More than a decade ago, a similar situation arose. Corporate taxes and real estate-related taxes were reduced, and naturally, the issue of tax revenue shortfall became a hot topic. The bigger problem was in the countermeasures: from 2011 to 2016, the government consistently maintained low property tax rates while increasing income tax rates and reducing various income deduction benefits, thereby raising the overall income tax burden.
At that time, in the United States, Warren Buffett criticized that his employees faced too high income tax rates while super-rich individuals like himself had too low rates, arguing that tax rates for those earning over $1 million (approximately 1.3 billion KRW) should be significantly increased. Buffett's intent was greatly distorted upon entering Korea. The Korean government and National Assembly used the term "Buffett Tax" in amending the income tax law, but paradoxically increased the burden on workers earning around 100 million KRW annually, similar to Buffett's employees.

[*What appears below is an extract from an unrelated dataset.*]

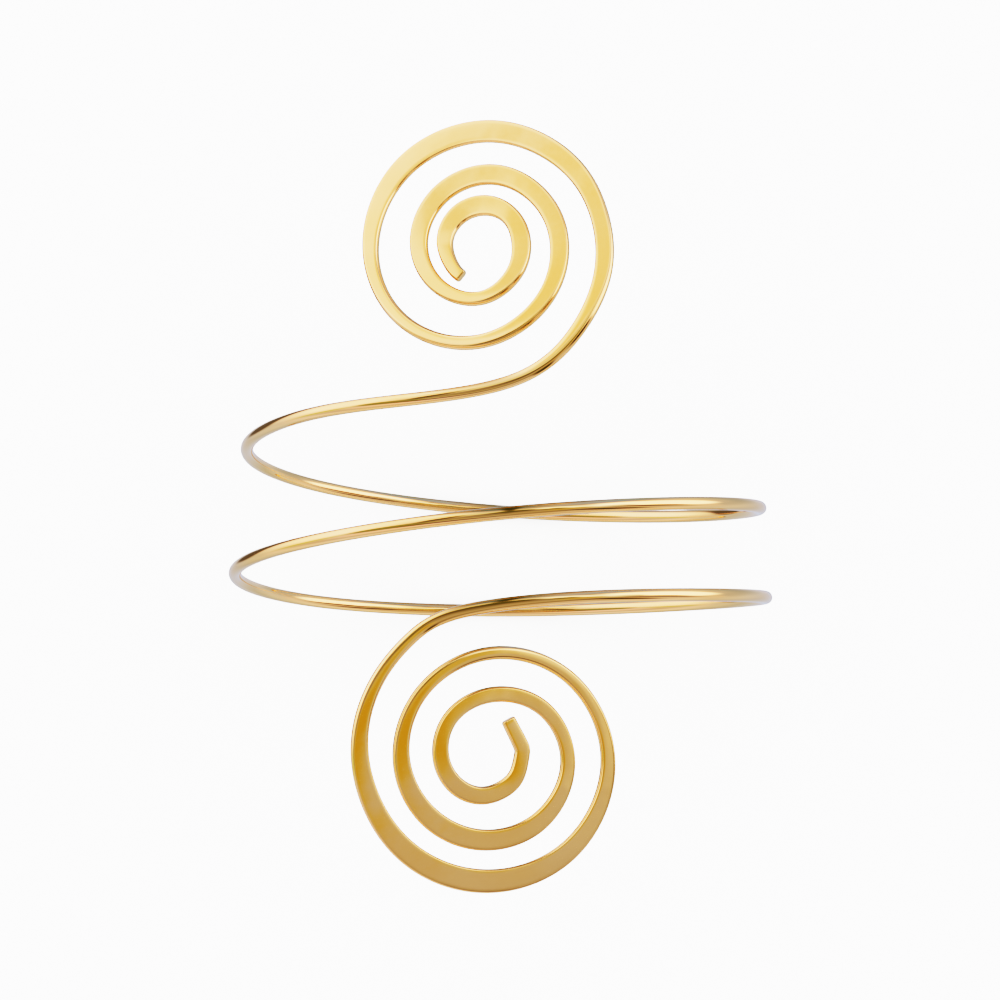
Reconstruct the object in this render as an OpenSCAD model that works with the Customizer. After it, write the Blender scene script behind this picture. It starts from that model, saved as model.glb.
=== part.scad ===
// Spiral cuff bangle for the upper arm, in millimetres.
//
// One length of round wire, so one solid. It starts at a blunt tip, makes three turns outwards in a
// spiral that is hammered flat, leaves the spiral as a round tail, goes twice round the arm as an
// open oval coil, and ends in a second flat spiral.
//
// It lies on the back of its coil, as it would on a table: +Z up, both spirals on top, the arm's
// axis along Y and the first spiral towards +Y. The origin is the middle of the box's bottom.

/* [Wire] */
// Diameter of the drawn wire
wire_d = 2; // [1.6:0.1:2.3]
// Width times thickness of the hammered flats, in square millimetres
flat_section = 3.7; // [3.2:0.1:4]
// Thickest that a hammered stretch is left
flat_thick_max = 1.45; // [1.2:0.05:1.5]
// Length over which each blunt tip is rounded
tip_round = 0.3; // [0.1:0.05:0.4]

/* [Coil] */
// Half of the oval's depth, from the arm's axis to the middle of the wire
coil_half_depth = 31; // [28:0.5:34]
// How far round the arm the oval's deepest point lies from the middle of its back, in degrees
coil_deepest_at = -2.45; // [-4:0.05:4]

/* [Spirals] */
// Height of the spirals' middles over the arm's axis
spiral_rise = 25; // [23:0.5:27]
// How far each spiral's face is turned sideways, in degrees
spiral_turn = 15; // [8:1:20]
// How far each spiral's far end is bent back towards the arm, in degrees
spiral_bend = 10; // [3:1:14]

/* [Smoothness] */
// Points round the wire
sides = 12; // [8:4:12]
// Rings between two guides of a spiral
spiral_rings = 6; // [3:1:6]
// Rings between two guides of the coil
coil_rings = 9; // [4:1:9]

/* [Hidden] */

// How square a hammered section is: 2 is an ellipse, and more is squarer
round_power = 2;
flat_power = 5;
// Share of the tip's width and thickness that is left at its very end
tip_end = 0.72;

// Middles of the two spirals, seen from above, with the arm's axis at x = 0
first_middle = [-2, 35.9];
second_middle = [-2.2, -42.5];

// Both spirals run from the tip outwards. Columns: direction from the spiral's middle in degrees,
// distance from there to the middle of the wire, width of the wire, and how far it is hammered,
// from 0 for round wire to 1 for flat.
first_spiral = [
    [ 240,  7.00, 2.1, 1.0],
    [ 225,  6.65, 2.2, 1.0],
    [ 180,  6.55, 2.6, 1.0],
    [ 135,  6.10, 3.5, 1.0],
    [  90,  5.20, 3.4, 1.0],
    [  45,  4.70, 2.8, 1.0],
    [   0,  5.05, 3.2, 1.0],
    [ -45,  7.25, 2.9, 1.0],
    [ -90, 10.00, 2.0, 0.8],
    [-135, 10.25, 2.5, 1.0],
    [-180, 10.60, 2.9, 1.0],
    [-225, 10.75, 3.4, 1.0],
    [-270, 10.35, 3.4, 1.0],
    [-315,  9.65, 3.1, 1.0],
    [-360, 10.95, 3.1, 1.0],
    [-405, 14.00, 2.8, 1.0],
    [-450, 16.90, 2.2, 0.6],
    [-495, 17.80, 2.1, 0.7],
    [-540, 18.15, 2.5, 1.0],
    [-585, 18.60, 3.9, 1.0],
    [-630, 17.45, 3.7, 1.0],
    [-675, 16.35, 3.4, 1.0],
    [-708, 17.05, 2.8, 1.0],
    [-738, 19.30, 3.0, 1.0],
    [-766, 21.15, 2.2, 0.6],
    [-792, 24.50, 2.0, 0.2]
];
second_spiral = [
    [  62,  6.80, 2.2, 1.0],
    [  17,  5.65, 2.5, 1.0],
    [  14,  5.65, 2.4, 1.0],
    [ -20,  5.35, 2.5, 1.0],
    [ -45,  5.20, 2.8, 1.0],
    [ -90,  5.30, 2.7, 1.0],
    [-135,  5.70, 2.9, 1.0],
    [-180,  6.65, 2.6, 1.0],
    [-225,  8.10, 2.3, 1.0],
    [-270,  9.40, 2.4, 1.0],
    [-315, 11.60, 2.5, 1.0],
    [-360, 12.85, 2.1, 1.0],
    [-405, 12.55, 3.1, 1.0],
    [-450, 11.75, 3.2, 1.0],
    [-495, 11.70, 3.4, 1.0],
    [-540, 12.65, 2.6, 1.0],
    [-585, 13.90, 2.0, 0.8],
    [-630, 15.65, 2.1, 0.6],
    [-675, 17.60, 2.0, 0.8],
    [-720, 19.05, 2.2, 1.0],
    [-765, 18.90, 3.3, 1.0],
    [-810, 17.75, 3.7, 1.0],
    [-855, 17.70, 3.5, 1.0],
    [-900, 18.80, 2.8, 1.0],
    [-932, 20.00, 2.1, 0.8],
    [-955, 20.95, 2.0, 0.6],
    [-972, 22.75, 2.0, 0.35]
];

// The coil from the first spiral's tail to the second's. Columns: angle round the arm in degrees,
// from the top towards -X, distance sideways from the arm's axis to the middle of the wire where
// the oval is widest, and place along the arm's axis.
coil = [
    [ 17, 39.6,  10.40],
    [ 45, 39.6,  10.05],
    [ 90, 39.5,   8.08],
    [135, 39.7,   5.60],
    [181, 40.0,   2.90],
    [225, 40.2,   0.55],
    [270, 40.1,  -1.48],
    [315, 40.6,  -4.00],
    [360, 40.8,  -6.85],
    [405, 40.9,  -9.90],
    [450, 41.0, -11.57],
    [495, 41.1, -13.15],
    [541, 41.1, -13.35],
    [585, 41.2, -13.40],
    [630, 41.1, -15.33],
    [675, 41.2, -17.90],
    [706, 41.3, -19.10]
];

function unit(v) = v / norm(v);
function reversed(list) = [for (i = [len(list) - 1:-1:0]) list[i]];

// A spline passes a little inside its guides where they turn, so guides on a circle stand out by
// this much. The gaps are the turns, in degrees, to the guides before and after.
function stand_out(gap_before, gap_after) = 6 / (4 + cos(gap_before) + cos(gap_after));
function gap(rows, i, j) = j < 0 || j >= len(rows) ? 0 : rows[i][0] - rows[j][0];
function swell(rows, i) = stand_out(gap(rows, i, i - 1), gap(rows, i, i + 1));

// A guide is one flat list: x, y, z, the direction that the wire's face looks in, its width, and
// how far it is hammered
function guide(point, face, width, hammered) = concat(point, face, [width, hammered]);

// Across, along and out of a spiral's plane; side is 1 for the first spiral and -1 for the second
function spiral_axes(side) =
    let (across = [cos(spiral_turn), 0, side * sin(spiral_turn)],
         along = [0, cos(spiral_bend), -side * sin(spiral_bend)],
         face = unit(cross(across, along)))
    [across, cross(face, across), face];

function spiral_guides(rows, middle, side) =
    let (axes = spiral_axes(side))
    [for (i = [0:len(rows) - 1])
        let (row = rows[i],
             distance = row[1] * (i == 0 ? 1 : swell(rows, i)),
             point = [middle.x, middle.y, spiral_rise]
                 + distance * (cos(row[0]) * axes[0] + sin(row[0]) * axes[1]))
        guide(point, axes[2], row[2], row[3])];

function coil_guides() =
    [for (i = [0:len(coil) - 1])
        let (angle = coil[i][0],
             out = swell(coil, i),
             x = -coil[i][1] * sin(angle),
             z = coil_half_depth * cos(angle - coil_deepest_at))
        guide([x * out, coil[i][2], z * out],
              unit([x / pow(coil[i][1], 2), 0, z / pow(coil_half_depth, 2)]), wire_d, 0)];

// Place and slope of a uniform cubic spline at share t of the way from its second guide to its third
function spline_at(a, b, c, d, t) =
    (pow(1 - t, 3) * a + (3 * pow(t, 3) - 6 * t * t + 4) * b
        + (-3 * pow(t, 3) + 3 * t * t + 3 * t + 1) * c + pow(t, 3) * d) / 6;
function slope_at(a, b, c, d, t) =
    (-pow(1 - t, 2) * a + (3 * t * t - 4 * t) * b + (-3 * t * t + 2 * t + 1) * c + t * t * d) / 2;

// The whole wire, from the first tip to the second
function path() =
    let (first = spiral_guides(first_spiral, first_middle, 1),
         turns = coil_guides(),
         second = reversed(spiral_guides(second_spiral, second_middle, -1)),
         guides = concat(first, turns, second),
         last = len(guides) - 1,
         ends = concat([2 * guides[0] - guides[1]], guides, [2 * guides[last] - guides[last - 1]]))
    [for (i = [0:last - 1])
        let (in_coil = i >= len(first) && i < len(first) + len(turns) - 1,
             steps = in_coil ? coil_rings : spiral_rings,
             stop = i == last - 1 ? steps : steps - 1)
        for (k = [0:stop])
            [spline_at(ends[i], ends[i + 1], ends[i + 2], ends[i + 3], k / steps),
             slope_at(ends[i], ends[i + 1], ends[i + 2], ends[i + 3], k / steps)]];

function mix(a, b, share) = a + (b - a) * share;
function thickness(width, hammered) =
    mix(wire_d, min(flat_thick_max, flat_section / width), hammered);

// Cosine and sine bent towards a rounded square
function squared(value, power) = sign(value) * pow(abs(value), 2 / power);

// One ring of points round the wire. scale shrinks it and shift moves it along the wire.
function ring(place, scale = 1, shift = 0) =
    let (here = place[0],
         forward = unit([place[1][0], place[1][1], place[1][2]]),
         looks = [here[3], here[4], here[5]],
         face = unit(looks - (looks * forward) * forward),
         side = cross(forward, face),
         middle = [here[0], here[1], here[2]] + shift * forward,
         width = here[6],
         thick = thickness(width, here[7]),
         power = mix(round_power, flat_power, here[7]))
    [for (k = [0:sides - 1])
        let (angle = 360 * k / sides)
        middle + scale * (side * squared(cos(angle), power) * width
            + face * squared(sin(angle), power) * thick) / 2];

function wire_rings() =
    let (places = path(), last = len(places) - 1)
    concat(
        [ring(places[0], tip_end, 0), ring(places[0], 1, tip_round)],
        [for (i = [1:last - 1]) ring(places[i])],
        [ring(places[last], 1, -tip_round), ring(places[last], tip_end, 0)]);

// The middle of the bottom of the box round all the points
function box_bottom(points) =
    let (x = [for (p = points) p.x], y = [for (p = points) p.y], z = [for (p = points) p.z])
    [(min(x) + max(x)) / 2, (min(y) + max(y)) / 2, min(z)];

module armlet_wire() {
    rings = wire_rings();
    points = [for (r = rings) for (p = r) p];
    last = len(rings) - 1;
    walls = [for (i = [0:last - 1]) for (k = [0:sides - 1])
        let (next = (k + 1) % sides, a = i * sides, b = a + sides)
        each [[a + k, a + next, b + next], [a + k, b + next, b + k]]];
    ends = [[for (k = [sides - 1:-1:0]) k], [for (k = [0:sides - 1]) last * sides + k]];
    color("#D9AE57")
        translate(-box_bottom(points))
            polyhedron(points = points, faces = concat(walls, ends), convexity = 12);
}

armlet_wire();
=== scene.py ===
# Spiral cuff bangle for the upper arm: one gold-plated wire, on a pale studio floor.

import math

import bmesh
import bpy
from bpy.props import (
    FloatProperty, FloatVectorProperty, IntProperty, PointerProperty, StringProperty)
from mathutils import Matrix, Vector


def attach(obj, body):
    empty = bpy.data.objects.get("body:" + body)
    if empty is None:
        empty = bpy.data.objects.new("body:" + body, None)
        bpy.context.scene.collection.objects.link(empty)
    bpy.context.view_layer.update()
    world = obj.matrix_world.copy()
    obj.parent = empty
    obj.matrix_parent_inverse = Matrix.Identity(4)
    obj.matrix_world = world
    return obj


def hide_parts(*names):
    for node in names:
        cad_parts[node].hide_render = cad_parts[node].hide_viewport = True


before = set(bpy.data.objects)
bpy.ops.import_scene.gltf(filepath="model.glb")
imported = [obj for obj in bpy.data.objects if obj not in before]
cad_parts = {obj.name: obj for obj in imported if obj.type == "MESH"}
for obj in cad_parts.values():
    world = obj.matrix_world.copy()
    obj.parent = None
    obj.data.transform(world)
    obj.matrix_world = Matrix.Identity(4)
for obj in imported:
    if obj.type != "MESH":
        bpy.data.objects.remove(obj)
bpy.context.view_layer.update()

bl_info = {
    "name": "Spiral cuff bangle",
    "version": (1, 0, 0),
    "blender": (4, 5, 0),
    "location": "View3D > Sidebar > Cuff bangle",
    "description": "Makes a cuff bangle with two flat spirals, and a studio to look at it in",
    "category": "Add Mesh",
}

# One millimetre in the scene's metres
MM = 0.001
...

As a result, taxes on those already owning multi-billion KRW homes or multi-hundred-billion KRW buildings were significantly reduced, but the dreams of those striving to increase their income and eventually purchase such homes or buildings were inevitably crushed.
From the perspective of economists who emphasize effective demand (money connected to consumption), tax policies that reduce property taxes while increasing middle-class income taxes negatively impact the national economy. For example, reducing the tax of a homeowner with a property worth over 3 billion KRW by 10 million KRW is less likely to stimulate consumption than reducing the tax of a worker earning 100 million KRW from 40 million KRW to 30 million KRW, which is more likely to translate into consumption. Income tax reductions for workers directly increase their income, which immediately leads to consumption and thus enhances the multiplier effect (where one person's consumption becomes another's income, circulating money). During the period when income tax burdens were increased, Korea's domestic demand shortage became a chronic problem, and government spending on economic stimulus only grew.
There is a fear that the government might again resort to expanding income taxes due to the tax revenue shortfall. Increasing income taxes will lead to reduced income, decreased consumption, and ultimately a decline in future tax revenues. Instead, I advocate actively expanding income tax deduction systems to alleviate pressing social issues such as polarization and low birth rates.
This would involve significantly expanding income tax deductions for amounts spent purchasing domestic rice or small and medium enterprise products in traditional markets, donations to marginalized groups, lodging and meals in domestic local travel destinations, and consumption of birth and childcare products. The taxes reduced in these areas will ultimately contribute to the national budget through a virtuous cycle effect.
If the tax revenue shortfall must be compensated from somewhere, raising the land holding tax, which Milton Friedman, a leading figure of free-market economics, argued as one of the least harmful taxes, is the way forward. The great economists Keynes and Buffett would also actively agree.